After Monday’s national championship game, companies should strike while the iron’s hot.
In a game that featured offensive stars like Heisman Trophy winner Bryce Young, Alabama receiver Jameson Williams, Georgia freshman phenom tight end Brock Bowers and elite pass-catcher George Pickens, kickers Will Reichard and Jack Podlesny got a foot in the door at center stage (at least in the first half).
At halftime of the title game, it was 9-6 Alabama, thanks to three Reichard field goals, including a 45-yarder. Podlesny made both of his opportunities, too, including a season-long kick of 49 yards.

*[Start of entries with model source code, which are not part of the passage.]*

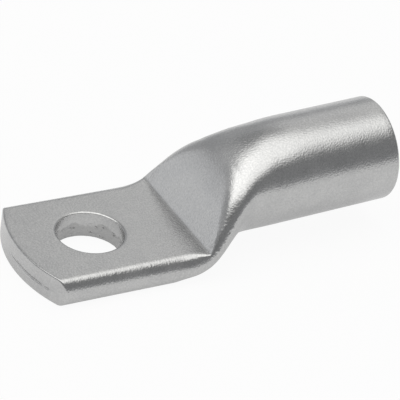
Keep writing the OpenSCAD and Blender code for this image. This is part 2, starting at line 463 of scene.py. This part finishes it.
# Painted shade: the torn band low in the hole is a little darker, up to a ragged edge
flat_place = add(
    tin_tree, "ShaderNodeVectorMath", {0: tin_place, 1: (1, 1, 0)}, operation="MULTIPLY",
).outputs["Vector"]
from_hole = add(tin_tree, "ShaderNodeVectorMath", {0: flat_place}, operation="LENGTH").outputs["Value"]
streaks = mottle(tin_tree, tin_place, (1, 1, 0.3), 700.0)
ragged = fade(tin_tree, streaks, 0.3, 0.7, -shade_in_hole_ragged, shade_in_hole_ragged)
shade_in_hole_from = calculate(tin_tree, "ADD", tin_axes["Z"], ragged)
shade_in_hole_band = calculate(
    tin_tree, "MULTIPLY",
    fade(tin_tree, from_hole, *shade_in_hole_r, 1.0, 0.0),
    fade(tin_tree, shade_in_hole_from, *shade_in_hole_z, 1.0, 0.0),
)
# The tin's mottled tone, with the painted shade in the hole
tin_colour_and_painted_shade = add(tin_tree, "ShaderNodeVectorMath", {
    0: tin_tone.outputs["Color"], "Scale": fade(tin_tree, shade_in_hole_band, 0.0, 1.0, 1.0, painted_shade_in_hole),
}, operation="SCALE").outputs["Vector"]
tin_tree.links.new(tin_colour_and_painted_shade, tin_shader.inputs["Base Color"])
tin_tree.links.new(fade(tin_tree, clouds, 0.3, 0.7, smooth_tin, dull_tin), tin_shader.inputs["Roughness"])
tin_tree.links.new(peeled, tin_shader.inputs["Normal"])
tin_shader.inputs["Metallic"].default_value = 1
lug_data.materials.append(tin)
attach(lug, "root")
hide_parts("cable_lug")

# The floor
# A plain white sheet that the lug lies on. The lens sees it lit evenly, apart from a little of the lug's
# shadow, and the metal mirrors it a little dimmer.
floor_half_side = 4
floor_drop = 0.00002
evenly_lit, evenly_in_metal = 0.93, 0.55
floor_mesh = bmesh.new()
bmesh.ops.create_grid(floor_mesh, x_segments=1, y_segments=1, size=floor_half_side)
bmesh.ops.translate(floor_mesh, verts=floor_mesh.verts, vec=(0, 0, -floor_drop))
floor_data = bpy.data.meshes.new("floor")
floor_mesh.to_mesh(floor_data)
floor_mesh.free()
floor = bpy.data.objects.new("floor", floor_data)
scene.collection.objects.link(floor)
paper = bpy.data.materials.new("white_paper")
paper.use_nodes = True
paper_tree = paper.node_tree
paper_shader = paper_tree.nodes["Principled BSDF"]
paper_shader.inputs["Base Color"].default_value = (0.9, 0.9, 0.9, 1)
paper_shader.inputs["Roughness"].default_value = 1
paper_shader.inputs["Specular IOR Level"].default_value = 0
rays = add(paper_tree, "ShaderNodeLightPath").outputs
seen = calculate(paper_tree, "ADD", rays["Is Camera Ray"], rays["Is Transmission Ray"])
mirrored = calculate(paper_tree, "MULTIPLY", rays["Is Glossy Ray"], evenly_in_metal)
seen_at_all = calculate(paper_tree, "ADD", seen, mirrored)
paper_glow = add(paper_tree, "ShaderNodeEmission", {"Color": (1, 1, 1, 1), "Strength": 1.0})
paper_mix = add(paper_tree, "ShaderNodeMixShader", {
    0: calculate(paper_tree, "MULTIPLY", seen_at_all, evenly_lit),
    1: paper_shader.outputs["BSDF"],
    2: paper_glow.outputs["Emission"],
})
paper_tree.links.new(paper_mix.outputs["Shader"], paper_tree.nodes["Material Output"].inputs["Surface"])
floor_data.materials.append(paper)

# The studio
# A grey room, paler at the back. One long softbox hangs overhead and is a little stronger to the left,
# a fainter reflector hangs behind it on the right, and a weak lamp stands low at the back on the left.
panel_turn = math.radians(153)
softbox_left, softbox_right = 1.9, 1.68
reflector_power = 1.27
wall_at_floor, wall_above = 0.42, 0.285
wall_overhead, wall_at_back = 0.5, 1.65
lamp_direction = (-0.6248, 0.7481, 0.2238)
lamp_edge, lamp_power = 0.937, 0.3
warm_white, cool_white = (1, 0.997, 0.98, 1), (0.985, 0.996, 1.01, 1)
world = bpy.data.worlds.new("studio")
scene.world = world
world.use_nodes = True
sky = world.node_tree
sky.nodes.clear()
sky_direction = add(sky, "ShaderNodeTexCoord").outputs["Object"]
sky_axes = add(sky, "ShaderNodeSeparateXYZ", {"Vector": sky_direction}).outputs
height = calculate(sky, "MAXIMUM", sky_axes["Z"], 0.05)
on_ceiling = add(sky, "ShaderNodeVectorMath", {
    0: sky_direction, "Scale": calculate(sky, "DIVIDE", 1.0, height),
}, operation="SCALE").outputs["Vector"]


def panel(centre, half_length, half_width, edge):
    """1 inside a rectangle on a ceiling one unit up, fading to 0 over its edge."""
    local = add(sky, "ShaderNodeMapping", {
        "Vector": on_ceiling, "Location": (*centre, 0), "Rotation": (0, 0, panel_turn),
    }, vector_type="TEXTURE").outputs["Vector"]
    axes = add(sky, "ShaderNodeSeparateXYZ", {"Vector": local}).outputs
    along = calculate(sky, "ABSOLUTE", axes["X"])
    across = calculate(sky, "ABSOLUTE", axes["Y"])
    return calculate(
        sky, "MULTIPLY",
        fade(sky, along, half_length - edge, half_length + edge, 1.0, 0.0),
        fade(sky, across, half_width - edge, half_width + edge, 1.0, 0.0),
    )


softbox = panel(centre=(-0.096, 0.01), half_length=0.79, half_width=0.5, edge=0.28)
reflector = panel(centre=(0.781, 0.872), half_length=0.05, half_width=1.385, edge=0.85)
past_softbox = calculate(sky, "SUBTRACT", 1.0, softbox)
past_reflector = calculate(sky, "SUBTRACT", 1.0, reflector)
open_softbox = calculate(sky, "MULTIPLY", softbox, past_reflector)
ceiling_axes = add(sky, "ShaderNodeSeparateXYZ", {"Vector": on_ceiling}).outputs
softbox_power = fade(sky, ceiling_axes["X"], -0.6, 0.6, softbox_left, softbox_right)
panel_light = calculate(
    sky, "ADD",
    calculate(sky, "MULTIPLY", open_softbox, softbox_power),
    calculate(sky, "MULTIPLY", reflector, reflector_power),
)
low_walls = fade(sky, sky_axes["Z"], 0.0, 0.25, wall_at_floor, wall_above)
high_walls = calculate(sky, "MULTIPLY", low_walls, fade(sky, sky_axes["Z"], 0.55, 0.8, 1.0, wall_overhead))
walls = calculate(sky, "MULTIPLY", high_walls, fade(sky, sky_axes["Y"], -0.573, 0.573, 1.0, wall_at_back))
toward_lamp = add(
    sky, "ShaderNodeVectorMath", {0: sky_direction, 1: lamp_direction}, operation="DOT_PRODUCT",
).outputs["Value"]
lamp = fade(sky, toward_lamp, lamp_edge, 1.0, 0.0, lamp_power)
uncovered = calculate(sky, "MULTIPLY", past_softbox, past_reflector)
room_light = calculate(sky, "MULTIPLY", calculate(sky, "ADD", walls, lamp), uncovered)
warm = add(sky, "ShaderNodeBackground", {"Color": warm_white, "Strength": panel_light})
cool = add(sky, "ShaderNodeBackground", {"Color": cool_white, "Strength": room_light})
both = add(sky, "ShaderNodeAddShader", {0: warm.outputs["Background"], 1: cool.outputs["Background"]})
add(sky, "ShaderNodeOutputWorld", {"Surface": both.outputs["Shader"]})
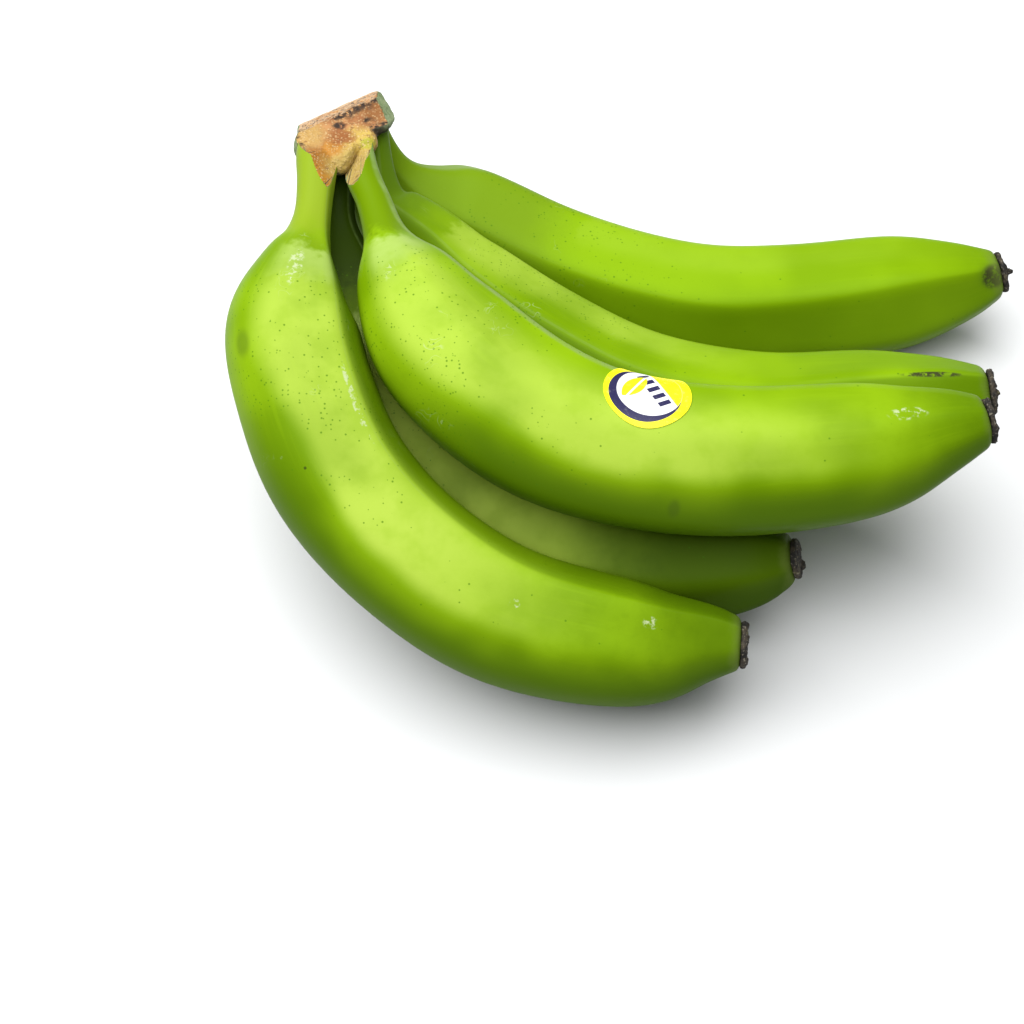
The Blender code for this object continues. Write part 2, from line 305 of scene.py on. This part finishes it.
    # dried latex: thin pale squiggles, only in some patches
    squiggle = sums(tree, "ABSOLUTE", sums(
        tree, "SUBTRACT", clouds(tree, place, 190, 1, 0.5, 1.2), 0.5))
    patch = between(tree, clouds(tree, place, 62, 1), 0.64, 0.72)
    torn = clouds(tree, place, 380, 3, 0.7)
    latex = sums(tree, "MULTIPLY", between(tree, squiggle, 0.022, 0.008), patch)
    latex = sums(tree, "MULTIPLY", latex, between(tree, along, 0.55, 0.25, 0.0, 0.6))
    latex = sums(tree, "MULTIPLY", latex, between(tree, along, 0.15, 0.2))
    for centre, size, kind in marks:
        spot = skin_spot(tree, around, along, half_width, centre, size)
        if kind == "latex":
            latex = sums(tree, "MAXIMUM", latex, sums(tree, "MULTIPLY", between(
                tree, spot, 0.15, 0.5), between(tree, torn, 0.5, 0.62)))
        if kind == "bruise":
            colour = blended(tree, sums(tree, "MULTIPLY", between(tree, spot, 0, 0.8), 0.5), colour, (
                0.05, 0.09, 0.006, 1))
        if kind == "black":
            black = sums(tree, "MULTIPLY", between(tree, spot, 0.1, 0.6), between(tree, torn, 0.38, 0.52))
            colour = blended(tree, black, colour, (0.03, 0.035, 0.01, 1))
    colour = blended(tree, sums(tree, "MULTIPLY", latex, 0.8), colour, (0.36, 0.41, 0.24, 1))

    # the tip turns dull round the scar of the flower
    scar_edge = between(tree, sums(tree, "MULTIPLY_ADD", fine, 0.02, along), 1.0 - scar_width, 1.008)
    colour = blended(tree, sums(tree, "MULTIPLY", scar_edge, 0.5), colour, (0.11, 0.15, 0.03, 1))
    tree.links.new(colour, shader.inputs["Base Color"])

    rough = between(tree, blotch, 0.3, 0.7, 0.36, 0.46)
    rough = sums(tree, "MULTIPLY_ADD", latex, 0.25, sums(tree, "MULTIPLY_ADD", rubbed_and_highlit, 0.15, rough))
    tree.links.new(rough, shader.inputs["Roughness"])
    shader.inputs["Specular IOR Level"].default_value = 0.03
    grain = clouds(tree, place, 900, 1, 0.6)
    height = sums(tree, "MULTIPLY_ADD", grain, 0.25, sums(tree, "MULTIPLY", streak, 0.35))
    bump = wire(tree, "Bump", {"Strength": 0.35, "Distance": 0.15 * MM, "Height": height})
    tree.links.new(bump.outputs[0], shader.inputs["Normal"])
    return peel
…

The good vibes faltered a bit in the second half when Georgia’s Jalen Carter blocked a Reichard kick that could have put Bama up by six. It was that kind of night for miscues, even if most of them didn’t happen on special teams.
UGA coach Kirby Smart was in no mood for praise at the break, though. He’d just watched his team continually make costly penalties that kept them behind the chains and fail to muster much offensively.
Alabama didn’t do much better, stalling time and time again and settling for three points.
“We’re shooting ourselves in the foot,” Smart told the ESPN television crew. “We’re 1st-and-15, 2nd-and-20. You’re not going to have a good football team when you do that. We’ve got to get some things together on offense.”
At least they didn’t shoot the kickers’ feet.